A report in The Guardian on this relationship between the Conservatives, who have set Britain’s planning and housebuilding rules for over a decade, and the sector it is supposed to regulate, noted: “While it could not be conclusively proven that government decisions were shaped by this flow of money, such a reliance on housing-based donations created ‘a real risk of aggregative corruption’,”.
Criticism of such funding, while voiced by Labour, has of course been muted: the opposition party has its own web of influential donors and backers that it gains nothing by calling attention to.
None of this is to suggest any great conspiracy, of course, but rather to reflect on the simple existence of interest and allegiance which, while not at all hidden, are also not proudly paraded before the noses of voters. And none of this even touches on the less base interests of the Conservatives in housebuilding, that home ownership is well known to create Tory voters out of people.
None of this changes, of course, the fact the government has a considerable majority, and the hard-left parties which make up the remainder of parliament are unlikely to side with this band of Tory rebels on the vote. This makes the amendments being incorporated extremely unlikely. But as Colvile worries, any sizable rebellion at all is likely to spook the government and be an engine for change, no matter how slight.

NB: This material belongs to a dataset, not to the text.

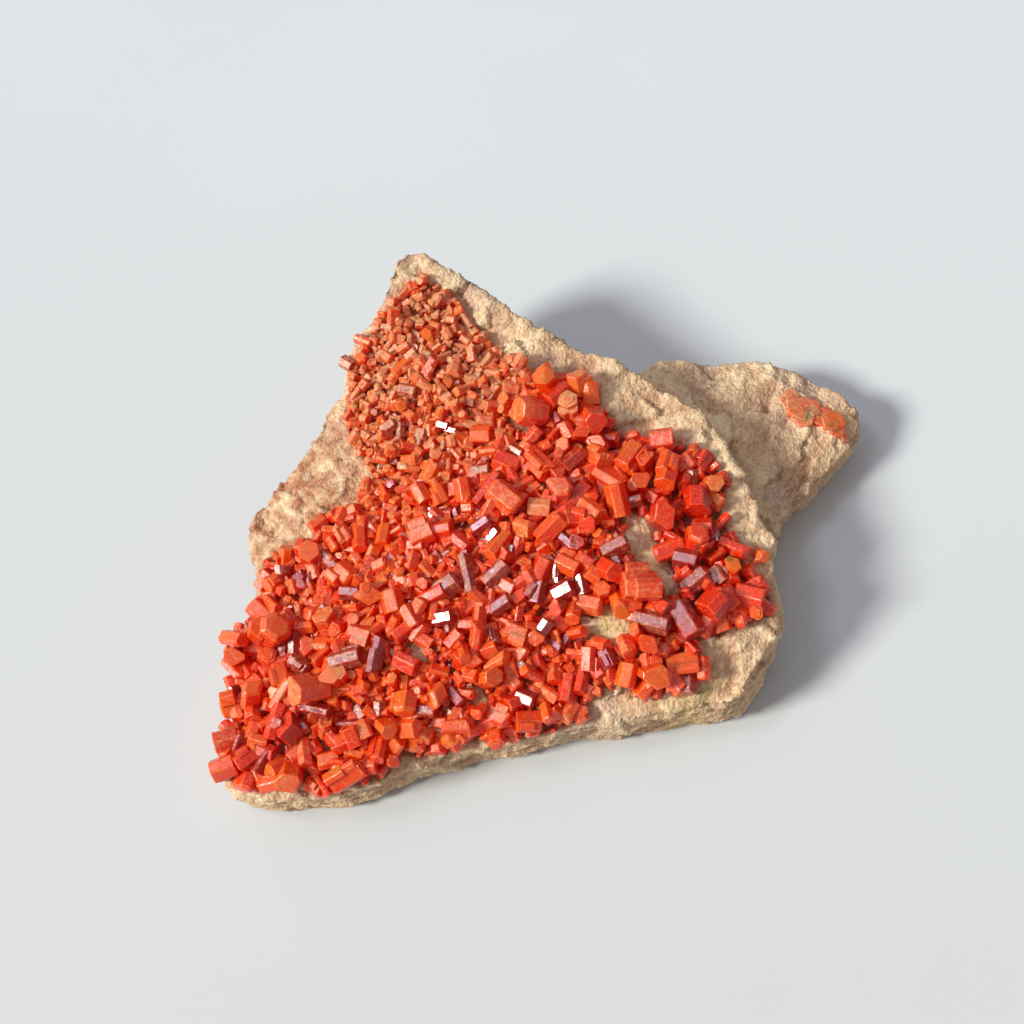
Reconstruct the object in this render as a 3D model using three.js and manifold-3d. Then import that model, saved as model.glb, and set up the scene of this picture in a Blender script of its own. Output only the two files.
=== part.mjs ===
// Vanadinite on matrix: a hand-sized slab of sandy barite rock, crusted on top with orange-red
// hexagonal crystals. Millimetres, +Z up, standing on its broken underside. +X runs towards the low
// ledge, +Y towards the raised apex.
import * as THREE from "three";
import { mergeVertices } from "three/addons/utils/BufferGeometryUtils.js";
import Module from "manifold-3d";

const wasm = await Module();
wasm.setup();

// ---- Matrix: driving dimensions ----
const SLAB_CENTRE = [0, -8];
const SLAB_CROWN = 15.8;
const LEDGE_CENTRE = [28, 10];
const LEDGE_CROWN = 9.8;
const SLAB_COLUMNS = 64;
const LEDGE_COLUMNS = 36;
const SLAB_TOP_ROWS = 6;
const LEDGE_TOP_ROWS = 4;
const WALL_ROWS = 4; // bulge, foot, edge of the flat base, middle of the flat base
const BULGE_LEVEL = 0.45; // height of the wall's bulge, as a share of the way from the foot to the rim
const BULGE_OUT = 0.2;
const BULGE_LEAN = 0.4; // share of the foot's lean that the bulge has
const UPRIGHT_FOOT = 0.1;
const MERGE_TOLERANCE = 1e-4;

// Low swells on the broken faces, as waves of [height, turn per mm along X, turn per mm along Y, phase].
const SWELLS = [
  [0.21, 0.21, 0.17, 0.5],
  [0.21, 0.21, -0.17, 1.3],
  [0.25, 0.34, -0.29, 2.1],
  [0.1, 0.24, 1.19, 0.27],
  [0.1, 1.18, -0.13, -0.27],
];

// ---- Crystals: driving dimensions ----
const CRYSTAL_SIDES = 6;
const CRYSTAL_SPIN = 0.6; // turn about its own axis from one crystal to the next, radians
const CRUST_RISE = 1.3; // how far the smallest crystals stand above the rock
const CRUST_UNDERSIDE = 5.5; // lowest level that the crust reaches where it hangs over the rim
const CRUST_TOP = 30; // above every part of the crust
const ROOT_GAP = 0.3; // clearance between the crystals' roots and the rock
const CRYSTAL_ROOT = 0.4; // level of a crystal's rooted end above the rock
const SEARCH_STEP = 0.02; // steps in from a rim crystal towards the slab's centre, as a share of the way
const SEARCH_END = 0.8;

// Stations round a block's rim, clockwise from above. Each is [x, y, rim height, how far the wall leans
// in at its foot, foot height, how far out the flat base reaches as a share of the way to the foot].
const SLAB_STATIONS = [
  [-13.7, 32.5, 21.5, 1.5, 11, 0.3],
  [-11, 31.6, 21.4, 1.5, 11, 0.3],
  [-7, 28.9, 20.6, 1.5, 10.5, 0.3],
  [-1.5, 25.4, 19.6, 1.5, 10, 0.35],
  [2.6, 22.7, 19, 1.5, 9, 0.4],
  [8.2, 19.7, 18.2, 1, 7.5, 0.5],
  [12, 18.2, 17.6, 1, 6, 0.55],
  [16.6, 16.4, 17, 1, 4, 0.6],
  [21.5, 13.4, 16.3, 0.5, 4, 0.7],
  [25.9, 9.6, 15.9, 0.5, 4, 0.8],
  [27.9, 7, 15.4, 0.5, 4, 0.8],
  [28.6, 4, 14.9, 0.5, 4, 0.8],
  [31.2, -1.1, 14.6, 0.5, 3.5, 0.85],
  [31.5, -3.2, 14.2, 0.5, 3, 0.85],
  [33.4, -6.9, 13.9, 0.3, 2.5, 0.9],
  [33, -9.2, 13.5, 0, 2.5, 0.9],
  [33.8, -11.8, 13, -0.4, 2.5, 0.9],
  [33.9, -16, 12.5, -1, 2, 0.9],
  [32.9, -18.9, 12, -1.2, 2, 0.92],
  [31.2, -21.7, 11.3, -1.2, 1.5, 0.94],
  [29.2, -25.1, 10, -0.6, 1, 0.95],
  [27.3, -26.6, 9.6, -0.2, 0.8, 0.96],
  [23.5, -27.2, 9.3, 0, 0.8, 0.97],
  [16, -28.6, 8.6, -0.2, 0.8, 0.97],
  [8.5, -29.3, 8, 0.3, 0.8, 0.97],
  [1, -31.2, 8, -0.1, 0.8, 0.97],
  [-5.8, -32.7, 8, 0.2, 0.8, 0.97],
  [-10.8, -34, 8, 0.3, 0.8, 0.97],
  [-16.2, -36, 8, 0, 0.8, 0.97],
  [-21.9, -38, 7.5, 0, 0.8, 0.97],
  [-27.4, -38.5, 7, 0.2, 0.8, 0.97],
  [-33.6, -37.9, 7, -0.2, 1, 0.95],
  [-35.2, -36, 7, 0, 1.2, 0.92],
  [-35, -31.1, 7.5, 1, 2, 0.85],
  [-34.8, -25.4, 8, 1.5, 2.5, 0.75],
  [-35, -19.6, 8.5, 1.5, 3, 0.7],
  [-33.8, -13.7, 9, 1.5, 3.5, 0.7],
  [-32.6, -10.4, 9.5, 1.5, 4, 0.7],
  [-33.8, -7.8, 10, 1.5, 4, 0.65],
  [-34.2, -4.6, 10.5, 2, 4.5, 0.6],
  [-32.9, -1, 11, 2, 5, 0.6],
  [-29.3, 4.1, 12, 2, 6, 0.55],
  [-26.2, 7.4, 13.4, 2, 7, 0.5],
  [-24.7, 11.2, 14.8, 2, 8, 0.45],
  [-22, 14.3, 15.6, 2, 8.5, 0.4],
  [-21.6, 17.7, 16.6, 2, 9, 0.4],
  [-20.5, 21.3, 18, 2, 9.5, 0.35],
  [-18.1, 23.5, 19.5, 2, 10, 0.3],
  [-16.8, 26.3, 20.5, 1.5, 10.5, 0.3],
  [-15.8, 30.5, 21.5, 1.5, 11, 0.3],
];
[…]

Britain needs more houses, the mantra goes, because the government can fix the supply side of the equation by forcing local councils to build without having to look at the considerably more politically difficult demand side of things, which is a great engine driven by the sometimes hidden Tory policy of mass migration.
So Colvile, for all his animated panic, has little to worry about. Besides, Theresa Villiers — as she freely admits herself, saying “I am determined, as [Colvile] is, to see new homes delivered” — wants lots of houses built, just slightly differently. She is a Conservative MP, after all.